The World Cup kicked off on the 31st of May and at the Base, Mandela acquired a television and set it up in the dining area next to the kitchen. The opening match was between the world champions, France and newcomers, Senegal. Senegal won the match one, nil much to the delight of everyone in Maputo. The football began to dictate my days, I would watch the matches during the morning and walk off around the city in the afternoons. Disaster nearly struck on the day of England's first match against Sweden. The kick off was at 11.30 but at 08.00 that morning the whole city was hit by a power outage. By 11.00 power still had not been restored so I rushed into the city to find a bar with both a satellite television and a generator. There was only one bar, down on Avenida Julius Nyerere, that was still in business with a truck parked outside with a generator on the back; the bar was packed with people from all corners of the world.
I could of easily stayed a long time in the city but in the end spent four very enjoyable days there.
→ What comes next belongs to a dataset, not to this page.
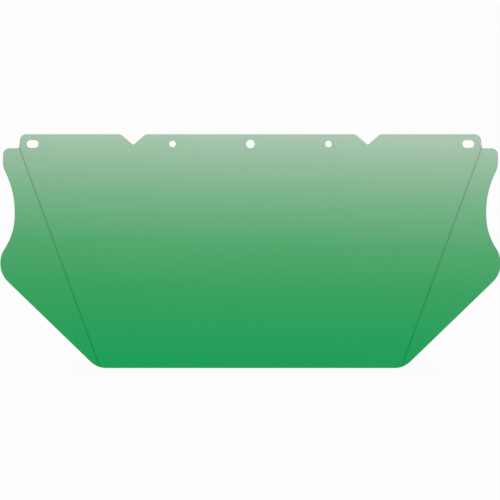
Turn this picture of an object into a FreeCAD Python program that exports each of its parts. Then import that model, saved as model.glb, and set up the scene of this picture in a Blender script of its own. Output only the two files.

It would be a great city to start or finish a journey through this continent; if you had just arrived it would ease you into African life or if you were leaving you could relax and enjoy the many amenities the city has and prepare yourself for life back home. It was Tuesday when I left Maputo and Mozambique. Lou, the owner of The Base was driving to Swaziland with Fran for a day trip and offered me a ride to Manzini. We left around 07.30 in the morning and within an hour or so we were at the border town of Namaacha, my adventure through Mozambique over.